In 2019, after earning a PhD in chemical engineering from Purdue University he was recruited by the University of California, Los Angeles to conduct postdoctoral research investigating the influence of synthesis conditions on the precipitation of silicate hydrates, which can enhance the strength and flexibility of industrial materials like cement.

From his first undergraduate research experience investigating catalytic pathways for the conversion of cellulose to sugar alcohols, to his graduate school investigations on developing synthetic protocols for the preparation of zeolitic materials for sugar isomerization catalysis, Puerto Rico and sustainability have always been on Vega-Vila’s mind. “Building on my research experiences in synthesis of inorganic porous materials, catalysis, and reaction engineering fundamentals, I am interested in the development of technologies for the reduction of the current carbon dioxide footprint by industrial processes,” he explains.
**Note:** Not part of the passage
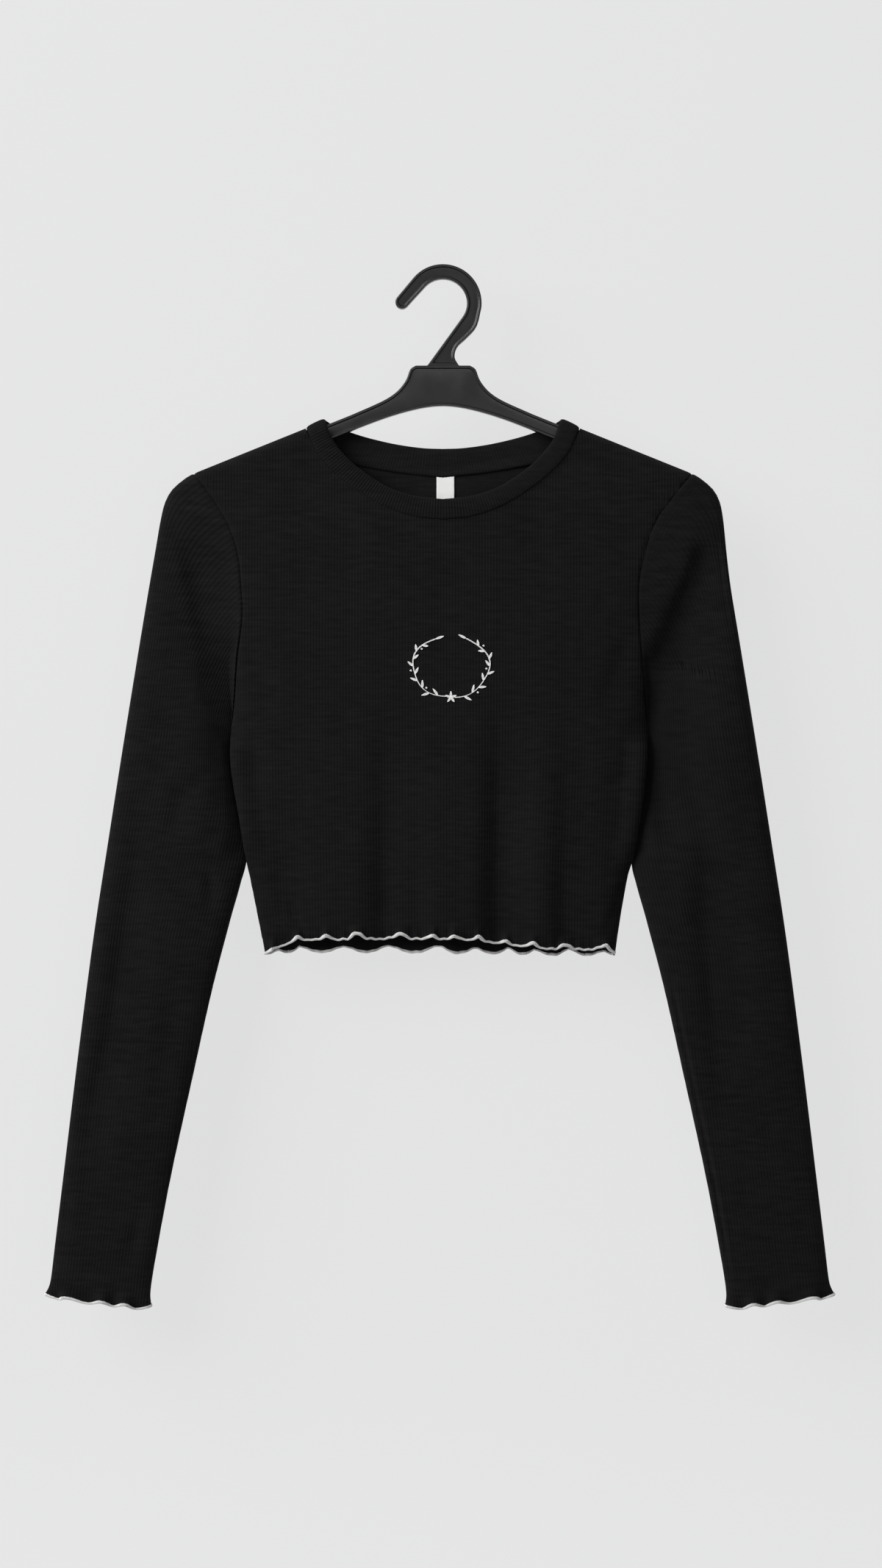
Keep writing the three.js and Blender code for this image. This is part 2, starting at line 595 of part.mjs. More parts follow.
/** The right half of the hanger below its hook, as points from the plate to the arch. */
function armOutline() {
  const along = new THREE.Vector2(Math.cos(ARM.slope * DEGREE), -Math.sin(ARM.slope * DEGREE));
  const up = new THREE.Vector2(-along.y, along.x);
  const plateSide = new THREE.SplineCurve([
    new THREE.Vector2(PLATE.topHalf, PLATE.topZ), new THREE.Vector2(24.4, -67.6),
    new THREE.Vector2(27, -74.4), new THREE.Vector2(30.4, -79.8), new THREE.Vector2(36, -85.6),
    new THREE.Vector2(46, -91.8), new THREE.Vector2(ARM.startX, ARM.startZ),
  ]).getPoints(14);
  const topEnd = new THREE.Vector2(ARM.startX, ARM.startZ)
    .addScaledVector(along, (ARM.endX - ARM.startX) / along.x);
  const centre = topEnd.clone().addScaledVector(up, -ARM.height / 2);
  const tip = [];
  for (let turn = 0; turn <= 180; turn += 30) {
    const angle = (90 - ARM.slope - turn) * DEGREE;
    const out = new THREE.Vector2(Math.cos(angle), Math.sin(angle));
    tip.push(centre.clone().addScaledVector(out, ARM.height / 2));
  }
  const lowStart = new THREE.Vector2(ARM.startX, ARM.startZ).addScaledVector(up, -ARM.height);
  const archReach = (lowStart.y - PLATE.archZ) / along.y * along.x;
  const arch = new THREE.QuadraticBezierCurve(
    lowStart, new THREE.Vector2(lowStart.x - archReach, PLATE.archZ),
    new THREE.Vector2(0, PLATE.archZ),
  ).getPoints(8);
  return [...plateSide, ...tip, ...arch];
}

function arcPoints(radius, fromDegrees, toDegrees, steps) {
  const points = [];
  for (let i = 0; i <= steps; i += 1) {
    const angle = lerp(fromDegrees, toDegrees, i / steps) * DEGREE;
    points.push(new THREE.Vector2(
      radius * Math.cos(angle), HOOK.centreZ + radius * Math.sin(angle)));
  }
  return points;
}

/** The hanger's outline, clockwise from the hook's tip. */
function hangerOutline() {
  const tipCap = [];
  for (let turn = 0; turn <= 180; turn += 30) {
    const angle = (HOOK.mouthAngle - 180 - turn) * DEGREE;
    tipCap.push(new THREE.Vector2(
      HOOK_TIP.x + HOOK_TIP.radius * Math.cos(angle),
      HOOK_TIP.z + HOOK_TIP.radius * Math.sin(angle)));
  }
  const stemRight = new THREE.SplineCurve([
    new THREE.Vector2(28.9, -21), new THREE.Vector2(25.2, -35.4), new THREE.Vector2(17.4, -44.4),
    new THREE.Vector2(10.6, -51), new THREE.Vector2(8.8, -58.6), new THREE.Vector2(12, PLATE.topZ),
  ]).getPoints(12);
  const half = armOutline();
  const mirrored = half.slice(0, -1).reverse().map((point) => new THREE.Vector2(-point.x, point.y));
  return [
    ...arcPoints(HOOK.outerRadius, HOOK.mouthAngle, 0, 14),
    ...stemRight,
    ...half,
    ...mirrored,
    new THREE.Vector2(-11.6, PLATE.topZ),
    ...arcPoints(HOOK.innerRadius, HOOK.stemAngle, HOOK.mouthAngle, 14),
    ...tipCap,
  ];
}

/** The same outline moved inwards, for the hollow between the moulded rims. */
function insetOutline(points, distance) {
  const area = THREE.ShapeUtils.area(points);
  const sense = Math.sign(area);
  return points.map((point, i) => {
    const before = points[(i + points.length - 1) % points.length];
    const after = points[(i + 1) % points.length];
    const first = point.clone().sub(before).normalize();
    const second = after.clone().sub(point).normalize();
    const left = new THREE.Vector2(-first.y - second.y, first.x + second.x).normalize();
    const mitre = Math.max(0.6, left.dot(new THREE.Vector2(-first.y, first.x)));
    return point.clone().addScaledVector(left, (sense * distance) / mitre);
  });
}

/** An outline in the X-Z plane made solid between two depths along Y. */
function extrudeOutline(points, fromY, toY) {
  const settings = { depth: toY - fromY, bevelEnabled: false };
  const geometry = new THREE.ExtrudeGeometry(new THREE.Shape(points), settings);
  geometry.rotateX(Math.PI / 2);
  geometry.translate(0, toY, 0);
  return geometry;
}

function toManifold(wasm, geometry) {
  const bare = geometry.clone();
  bare.deleteAttribute('normal');
  bare.deleteAttribute('uv');
  const merged = mergeVertices(bare, 1e-4);
  return new wasm.Manifold(new wasm.Mesh({
    numProp: 3,
    vertProperties: new Float32Array(merged.attributes.position.array),
    triVerts: new Uint32Array(merged.index.array),
  }));
}

function fromManifold(solid) {
  const mesh = solid.getMesh();
  const geometry = new THREE.BufferGeometry();
  const positions = new THREE.BufferAttribute(new Float32Array(mesh.vertProperties), 3);
  geometry.setAttribute('position', positions);
  geometry.setIndex(new THREE.BufferAttribute(new Uint32Array(mesh.triVerts), 1));
  geometry.computeVertexNormals();
  return geometry;
}

/** Hook, plate and arms in one moulding, with a rim round a thinner web on both faces. */
async function makeHanger() {
  const wasm = await Module();
  wasm.setup();
  const outline = hangerOutline();
  const hollow = insetOutline(outline, HANGER.rim);
  const half = HANGER.thickness / 2;
  const webHalf = HANGER.web / 2;
  const body = toManifold(wasm, extrudeOutline(outline, -half, half));
  const frontPocket = toManifold(wasm, extrudeOutline(hollow, -half - 1, -webHalf));
  const backPocket = toManifold(wasm, extrudeOutline(hollow, webHalf, half + 1));
  return fromManifold(body.subtract(frontPocket).subtract(backPocket));
}

function finish(colour, roughness) {
  return new THREE.MeshStandardMaterial({ color: colour, roughness, metalness: 0 });
}

const KNIT = finish(0x17171a, 0.92);
const NECK_KNIT = finish(0x1a1a1d, 0.92);
const PLASTIC = finish(0x2b2b2d, 0.45);
const SATIN = finish(0xf2f1ee, 0.6);

function named(name, geometry, material) {
  const mesh = new THREE.Mesh(geometry, material);
  mesh.name = name;
  return mesh;
}

const front = makePanel('front');
const back = makePanel('back');

const cropTop = new THREE.Group();
cropTop.name = 'crop_top_on_hanger';
cropTop.add(
  named('hanger', await makeHanger(), PLASTIC),
  named('front', front.geometry, KNIT),
  named('back', back.geometry, KNIT),
  named('sleeve_left', makeSleeve(front, back, 'left'), KNIT),
  named('sleeve_right', makeSleeve(front, back, 'right'), KNIT),
  named('neckband', makeNeckband(front, back), NECK_KNIT),
  named('neck_label', makeLabel(), SATIN),
);

export default cropTop;
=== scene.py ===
"""A black rib-knit crop top on a moulded plastic hanger, dressed for rendering.

Lengths in tables and fields are millimetres, and meshes are built in metres. X runs to
the viewer's right, Y to the back and Z up, from the inner top of the hanger's hook.
"""

import logging
import math
from collections.abc import Sequence
from dataclasses import dataclass
from enum import Enum

import bmesh
import bpy
import numpy as np
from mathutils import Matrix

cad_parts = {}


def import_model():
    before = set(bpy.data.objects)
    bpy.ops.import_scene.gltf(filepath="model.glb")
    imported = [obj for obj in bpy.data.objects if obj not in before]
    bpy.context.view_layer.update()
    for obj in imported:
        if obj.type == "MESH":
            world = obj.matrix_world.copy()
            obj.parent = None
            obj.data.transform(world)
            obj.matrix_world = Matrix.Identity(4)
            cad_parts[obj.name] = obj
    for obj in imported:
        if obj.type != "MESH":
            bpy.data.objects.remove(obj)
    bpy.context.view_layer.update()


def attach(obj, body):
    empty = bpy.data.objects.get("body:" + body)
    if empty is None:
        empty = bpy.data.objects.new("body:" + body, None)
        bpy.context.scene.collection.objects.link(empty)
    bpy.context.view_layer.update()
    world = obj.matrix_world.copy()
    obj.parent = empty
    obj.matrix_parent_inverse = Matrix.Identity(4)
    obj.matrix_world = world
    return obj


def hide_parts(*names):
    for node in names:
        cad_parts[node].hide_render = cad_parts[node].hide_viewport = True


LOG = logging.getLogger("crop_top")
MM = 0.001

# Places no further apart than this count as one place.
TOUCH = 0.01

Array = np.ndarray
Line = tuple[tuple[float, float], ...]


class Face(Enum):
    """Which way a panel of the body faces, as its sign along Y."""

    FRONT = -1
    BACK = 1


class Side(Enum):
    """Which sleeve, as the viewer sees it, with its sign along X."""

    LEFT = -1
    RIGHT = 1


# The body's half width at each height: z, left, right.
SIDE_LINE = (
    (-145.3, 186.2, 186.2), (-163, 173, 171.5), (-176, 164.6, 162), (-190, 157.5, 155),
    (-208, 152.6, 149.3), (-226, 150.8, 146.2), (-252, 149.6, 146), (-284, 153.5, 148.4),
    (-320, 156.2, 151.2), (-341, 159, 153.2), (-368, 158.2, 152.2), (-402, 152.6, 148),
    (-432, 147.7, 142.5), (-451, 143.8, 137.4), (-484, 137.2, 131.7), (-505, 133.4, 128.8),
)

# How far the cloth stands out at each height: z, front, back, armhole edge.
DEPTH_LINE = (
    (-111.6, 8, 8, 8), (-145, 8.8, 8.6, 8), (-175, 10.4, 9.4, 9), (-205, 12.2, 10.4, 10),
    (-245, 14.2, 11.6, 10.5), (-275, 15.2, 12.4, 9.5), (-305, 15.8, 12.8, 6.5),
    (-325, 16, 13, 3), (-338, 16, 13, 0), (-430, 15.4, 12.6, 0), (-505, 14.2, 12, 0),
)

# The neckband's seam and its free edge: x, z.
NECK_SEAM = {
    Face.FRONT: ((0, -180.9), (21.5, -178.6), (44, -171), (63.5, -159.5), (80.8, -146),
                 (95.2, -129.5), (102.7, -111.6)),
    Face.BACK: ((0, -145), (30.5, -141.8), (54.7, -137.7), (73, -133.5), (90, -126),
                (98, -119.4), (102.7, -111.6)),
}
NECK_TOP = {
    Face.FRONT: ((0, -165), (21.3, -162.6), (41, -156), (58, -145.5), (72, -133.5),
                 (83, -119), (88.3, -104.6)),
    Face.BACK: ((0, -126), (15, -125.4), (35.5, -122.5), (55.5, -117.9), (70, -113.4),
                (81, -109), (88.3, -104.6)),
}

# The hem's mean line: x, z.
HEM_LINE = {
    Face.FRONT: ((-134, -505), (-110, -495.5), (-88, -494), (0, -493.4), (20, -494),
                 (45, -497.4), (85, -501.2), (115, -501.8), (130, -504.4)),
    Face.BACK: ((-134, -505), (-110, -503.8), (0, -504.4), (100, -506), (130, -505.6)),
}

# Where each wave of the hem swings outwards, and how far it lifts: x, lift.
HEM_WAVES = {
    Face.FRONT: ((-127, 1), (-109, 3.2), (-87, 3), (-65, 5), (-31, 4), (-7.4, 2.6), (8.5, 2.4),
                 (26.7, 3.4), (46.5, 2.4), (66.3, 3.6), (90.8, 3.6), (121.3, 4.4)),
    Face.BACK: ((-124, 2.4), (-108, 4.6), (-74, 4.8), (-41, 5.4), (-2.5, 6), (25, 4.2),
                (50, 5), (69, 4), (95, 5), (121, 3)),
}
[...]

Throughout his academic career, Vega-Vila has been committed to serving as a mentor. “My interest is to advance and support students in their academic and professional development by providing them with the best possible educational experiences, regardless of personal circumstances,” notes Vega-Vila who was inspired by his mother, who is a teacher. “It brings perspective to my own experiences throughout my journey as a scholar.”

Vega-Vila is eager to return to the East Coast, which will make travel to Puerto Rico easier. “Puerto Rico is at the core of my work, my teaching, and my lifestyle; it is foundational in my career. I want to make a stronger contribution to the island and build partnerships to strengthen relationships with schools to help younger generations in the Latino community.”